What to do |
Only one stretch of the data below should be repeated: the lines from the line containing "cad_parts[node].data.materials.clear()" through the line containing "cad_parts[node].data.materials.append(material)", inclusive, exactly as they are.

[START OF Supplied material]

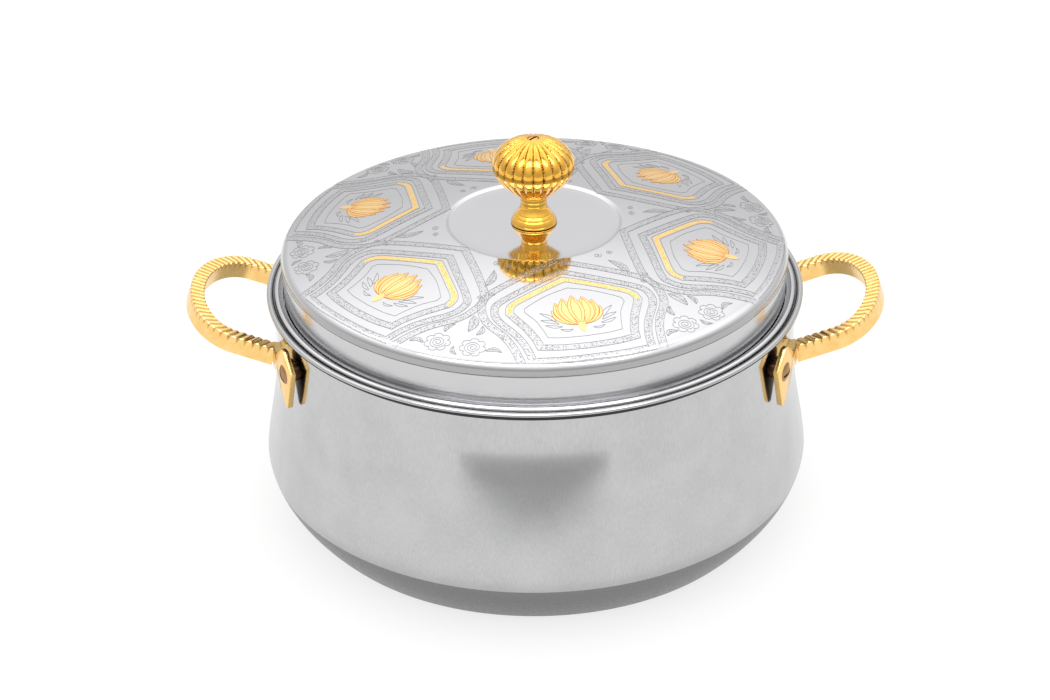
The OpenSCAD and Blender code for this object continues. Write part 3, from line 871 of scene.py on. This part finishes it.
def loopBar(bm, shade):
    verts = [bm.verts.new((x, 0, z)) for x, z in barSection()]
    ring = [bm.edges.new(pair) for pair in zip(verts, verts[1:] + verts[:1])]
    bm.faces.new(verts)
    plane = (Matrix.Translation((loop["startX"], 0, loop["topZ"]))
             @ Matrix.Rotation(-radians(loop["tilt"]), 4, "Y"))
    up = plane.to_3x3() @ Vector((0, 0, 1))
    stations = loopStations()
    at, phase, cuts = Matrix.Identity(4), 0, {}
    for i, (x, y, nx, ny) in enumerate(stations):
        frameHere = plane @ Matrix(((nx, -ny, 0, x), (ny, nx, 0, y), (0, 0, 1, 0), (0, 0, 0, 1)))
        if i:
            made = bmesh.ops.extrude_edge_only(bm, edges=ring)["geom"]
            verts = [g for g in made if isinstance(g, bmesh.types.BMVert)]
            ring = [g for g in made if isinstance(g, bmesh.types.BMEdge)]
            step = hypot(x - stations[i - 1][0], y - stations[i - 1][1])
            bend = abs(nx)
            phase += step / (loop["pitch"] + (loop["nosePitch"] - loop["pitch"]) * bend)
        bmesh.ops.transform(bm, matrix=frameHere @ at.inverted(), verts=verts)
        at = frameHere
        slant = tan(radians(loop["slant"] * -ny))
        back = at.inverted()
        for vert in verts:
            local = back @ vert.co
            if local.z > -loop["round"] * 1.5:
                wave = phase - local.x * slant / loop["pitch"]
                cuts[vert] = loop["grooveDepth"] * (1 - abs(sin(pi * wave)) ** 0.8)
    bmesh.ops.edgeloop_fill(bm, edges=ring)
    for vert, depth in cuts.items():
        vert.co -= up * depth
        vert[shade] = depth / loop["grooveDepth"]


def platePlace():
    # from a plate drawn about its screw, with X outwards, to its place on the neck
    return (Matrix.Rotation(radians(foot["angle"]), 4, "Z")
            @ Matrix.Translation((foot["inR"], 0, foot["screwZ"])))


def footPlate(bm):
    verts = [bm.verts.new((0, t, z)) for t, z in foot["outline"]]
    face = bm.faces.new(verts)
    made = bmesh.ops.extrude_face_region(bm, geom=[face])["geom"]
    outer = [g for g in made if isinstance(g, bmesh.types.BMVert)]
    bmesh.ops.translate(bm, vec=(foot["thick"], 0, 0), verts=outer)
    plate = verts + outer
    edges = list({e for v in plate for e in v.link_edges})
    made = bmesh.ops.bevel(bm, geom=edges, offset=foot["round"], affect="EDGES", segments=3,
                           profile=0.5, material=-1)
    plate = list({v for v in made["verts"]} | {v for v in plate if v.is_valid})
    # the plate's back face, against the neck, is painted dark as the shade in the gap behind it
    for plateFace in {f for v in plate for f in v.link_faces}:
        if plateFace.calc_center_median().x < foot["round"] / 2:
            plateFace.material_index = 1
    bmesh.ops.transform(bm, matrix=platePlace(), verts=plate)


def footWeb(bm):
    # the web that turns a leg's end into its plate
    corners = [platePlace() @ Vector((x, y, z)) for x in (0.1, foot["thick"] - 0.1)
               for y in foot["webY"] for z in (-foot["webH"], foot["webH"])]
    corners += [Vector((x, y, z)) for x, z in foot["legEnd"] for y in foot["legY"]]
    verts = [bm.verts.new(c) for c in corners]
    hull = bmesh.ops.convex_hull(bm, input=verts)
    loose = [g for g in hull["geom_interior"] if isinstance(g, bmesh.types.BMVert)]
    bmesh.ops.delete(bm, geom=loose, context="VERTS")


def makeHandle(name, node, turn):
    bm = bmesh.new()
    shade = bm.verts.layers.float.new("cutDepth")
    footPlate(bm)
    footWeb(bm)
    bmesh.ops.mirror(bm, geom=bm.verts[:] + bm.edges[:] + bm.faces[:], axis="Y", merge_dist=-1)
    loopBar(bm, shade)
    bmesh.ops.recalc_face_normals(bm, faces=bm.faces)
    bmesh.ops.rotate(bm, cent=(0, 0, 0), matrix=Matrix.Rotation(turn, 3, "Z"), verts=bm.verts)
    return finishPiece(name, bm, "pot", [handleBrass, paintedShadeBrass], [node], 40)


makeHandle("rope_cut_handle_right", "right_handle", 0)
makeHandle("rope_cut_handle_left", "left_handle", pi)

screw = {
    "headR": 4.5, "headH": 1.5, "r": 2.45, "tip": 112.2, "slotW": 1.2, "slotDepth": 1.0,
    "slotTurns": (35.0, 105.0)}


def makeScrews(name, node, turn):
    # two dome-headed screws, whose slots ended at different angles
    bm = bmesh.new()
    under = foot["inR"] + foot["thick"]
    sphere = (screw["headR"] ** 2 + screw["headH"] ** 2) / (2 * screw["headH"])
    swing = atan2(screw["headR"], sphere - screw["headH"])
    dome = [(sphere * sin(a), screw["headH"] + sphere * (cos(a) - 1))
            for a in between(swing, 0, 14)]
    profile = [(0, screw["tip"] - under), (screw["r"], screw["tip"] - under), (screw["r"], 0),
               (screw["headR"] - 0.05, 0)] + dome[:-1] + [(0, screw["headH"])]
    for side, slotTurn in zip((-1, 1), screw["slotTurns"]):
        place = (Matrix.Rotation(turn + radians(side * foot["angle"]), 4, "Z")
                 @ Matrix.Translation((under, 0, foot["screwZ"]))
                 @ Matrix.Rotation(pi / 2, 4, "Y"))
        slottedShank(bm, profile, screw, radians(slotTurn), place)
    return finishPiece(name, bm, "pot", [screwMetal, paintedRecessShade], [node])


makeScrews("domed_screws_right", "right_handle_screws", 0)
makeScrews("domed_screws_left", "left_handle_screws", pi)
print("handles made")


# the nodes that keep the CAD's own solids, and their materials
cadLooks = {
    "base_plate": pressedSteel, "lid_liner": pressedSteel, "body_insulation": foam,
    "lid_insulation": foam, "knob_washer": zincSteel, "knob_nut": zincSteel}
# the handle spacers are painted dark as the shade between the plates and the neck
for side in ("left", "right"):
    cadLooks[side + "_handle_spacers"] = paintedShadeBrass
    for part in ("washers", "nuts"):
        cadLooks[side + "_handle_" + part] = zincSteel
for node, material in cadLooks.items():
    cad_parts[node].data.materials.clear()
    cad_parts[node].data.materials.append(material)


studio = {
    "floorSize": 9.0, "floorColour": "#8E8E8E", "floorGlow": 0.74,
    # the floor's glow under the pot, dimmed there as a painted shadow, and the radii over which it
    # grows to the full one
    "underGlow": 0.78, "shadeR": (0.118, 0.165),
    # brightness of the tent round the object, from the horizon up to straight overhead
    "tent": [(0.0, 0.8), (0.3, 0.86), (0.5, 1.1), (0.62, 1.45), (0.8, 1.8), (0.93, 1.0),
             (1.0, 0.7)],
    # share of that brightness in front, and how wide the change to the back is
    "frontShare": 0.82, "frontFade": 0.4}
# Two cards that only reflections show. First a bright ceiling in front of the lid: its
# corners are (across, towards the camera, up) in metres.
ceiling = {
    "glow": 6.0, "corners": [(-1.0, 0.45, 1.5), (1.0, 0.45, 1.5), (1.0, 0.95, 1.4),
                             (-1.0, 0.95, 1.4)]}
# Then a grey card round the pot's front, which its flare shows as a dark dish: rows of
# (half angle, height at its middle, drop at its ends), in millimetres.
greyCard = {
    "r": 180.0, "colour": "#E8E8E8", "columns": 16,
    "rows": [(21.5, 54.6, 1.6), (20.2, 53.0, 1.2), (18.0, 51.5, 1.0), (16.2, 50.2, 0.8),
             (13.8, 48.7, 0.7), (11.4, 46.9, 0.5), (8.6, 45.4, 0.3), (4.4, 44.2, 0.1)]}


def makeFloor():
    bm = bmesh.new()
    bmesh.ops.create_grid(bm, x_segments=1, y_segments=1, size=studio["floorSize"] / 2)
    floor = addObject("floor", meshOf(bm, "floor"))
    material, tree, shader = newMaterial("white paper floor")
    # painted shadow: reflections see the floor's glow dim in under the pot's belly
    place = addNode(tree, "TexCoord", {}).outputs["Object"]
    away = addNode(tree, "VectorMath", {0: place}, operation="LENGTH")
    under = addNode(tree, "MapRange", {
        "Value": away, "From Min": studio["shadeR"][0], "From Max": studio["shadeR"][1],
        "To Min": studio["underGlow"], "To Max": 1.0}, interpolation_type="SMOOTHSTEP")
    rays = addNode(tree, "LightPath", {}).outputs
    seen = addNode(tree, "Math", {0: rays["Is Glossy Ray"], 1: under}, operation="MULTIPLY")
    seen = addNode(tree, "Math", {0: rays["Is Camera Ray"], 1: seen}, operation="ADD")
    seen = addNode(tree, "Math", {0: seen, 1: rays["Is Transmission Ray"]},
                   operation="ADD", use_clamp=True)
    setInputs(shader, {
        "Roughness": 0.9, "Base Color": srgb(studio["floorColour"]),
        "Emission Color": (1, 1, 1, 1),
        "Emission Strength": addNode(tree, "Math", {
            0: seen, 1: studio["floorGlow"]}, operation="MULTIPLY")})
    floor.data.materials.append(material)


def makeWorld():
    world = bpy.data.worlds.new("studio")
    scene.world = world
    world.use_nodes = True
    tree = world.node_tree
    direction = addNode(tree, "TexCoord", {}).outputs["Generated"]
    along = addNode(tree, "SeparateXYZ", {0: direction}).outputs
    brightest = max(value for place, value in studio["tent"])
    tent = addNode(tree, "ValToRGB", {"Fac": along["Z"]},
                   [(place, value / brightest) for place, value in studio["tent"]])
    front = addNode(tree, "MapRange", {
        "Value": along["Y"], "From Min": -studio["frontFade"], "From Max": studio["frontFade"],
        "To Min": studio["frontShare"] * brightest, "To Max": brightest},
        interpolation_type="SMOOTHSTEP")
    tent = addNode(tree, "Math", {0: tent, 1: front}, operation="MULTIPLY")
    rays = addNode(tree, "LightPath", {}).outputs
    # the camera itself sees plain white
    strength = addNode(tree, "Mix", {0: rays["Is Camera Ray"], 2: tent, 3: 1.0})
    setInputs(tree.nodes["Background"], {"Color": (1, 1, 1, 1), "Strength": strength})


def addCard(name, bm, colour, glow=0.0):
    card = addObject(name, meshOf(bm, name))
    material, _, shader = newMaterial(name + "_card")
    setInputs(shader, {"Roughness": 0.9, "Base Color": srgb(colour),
                       "Emission Color": (1, 1, 1, 1), "Emission Strength": glow})
    card.data.materials.append(material)
    card.visible_camera = card.visible_diffuse = card.visible_shadow = False


def makeCards():
    bm = bmesh.new()
    bm.faces.new([bm.verts.new((x, -ahead, z)) for x, ahead, z in ceiling["corners"]])
    addCard("ceiling_softbox", bm, "#FFFFFF", ceiling["glow"])
    bm, rows, r = bmesh.new(), [], greyCard["r"]
    for half, height, drop in greyCard["rows"]:
        turns = [(radians(half * u), height - drop * u * u)
                 for u in between(-1, 1, greyCard["columns"])]
        rows.append([bm.verts.new((r * sin(a), -r * cos(a), z)) for a, z in turns])
    for upper, lower in zip(rows, rows[1:]):
        for i in range(greyCard["columns"]):
            bm.faces.new((upper[i], upper[i + 1], lower[i + 1], lower[i]))
    bmesh.ops.scale(bm, vec=(mmToM,) * 3, verts=bm.verts)
    addCard("grey_card", bm, greyCard["colour"])


softbox = {"place": (0.0, 0.3, 1.5), "target": (0, 0, 0.1), "size": (1.4, 1.0), "watts": 3}


def makeLamp():
    lamp = bpy.data.lights.new("top softbox", "AREA")
    lamp.shape = "RECTANGLE"
    lamp.size, lamp.size_y = softbox["size"]
    lamp.energy = softbox["watts"]
    holder = addObject("top softbox", lamp)
    holder.location = softbox["place"]
    aim = Vector(softbox["target"]) - Vector(softbox["place"])
    holder.rotation_euler = aim.to_track_quat("-Z", "Y").to_euler()


# The camera as it was solved from the photograph: focal length in its pixels, place in
# millimetres, and angles in degrees.
view = {
    "focalPx": 2247.2, "imageW": 1050, "place": (-4.874, -932.0, 602.7), "dip": 29.551,
    "roll": -0.708, "potTurn": -0.8}


def makeCamera():
    camera = bpy.data.cameras.new("camera")
    camera.sensor_fit, camera.sensor_width = "HORIZONTAL", 36
    camera.lens = view["focalPx"] / view["imageW"] * camera.sensor_width
    camera.clip_start, camera.clip_end = 0.01, 50
    holder = addObject("camera", camera)
    dip, roll = radians(view["dip"]), radians(view["roll"])
    right, up = Vector((1, 0, 0)), Vector((0, sin(dip), cos(dip)))
    back = Vector((0, -cos(dip), sin(dip)))
    rolledRight = right * cos(roll) + up * sin(roll)
    rolledUp = up * cos(roll) - right * sin(roll)
    turn = Matrix.Rotation(-radians(view["potTurn"]), 4, "Z")
    axes = Matrix((rolledRight, rolledUp, back)).transposed().to_4x4()
    holder.matrix_world = turn @ Matrix.Translation(Vector(view["place"]) * mmToM) @ axes
    scene.camera = holder


makeFloor()
makeWorld()
makeCards()
makeLamp()
makeCamera()
scene.view_settings.view_transform = "Standard"
print("stage set")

[END OF Supplied material]

Answer in full |
    cad_parts[node].data.materials.clear()
    cad_parts[node].data.materials.append(material)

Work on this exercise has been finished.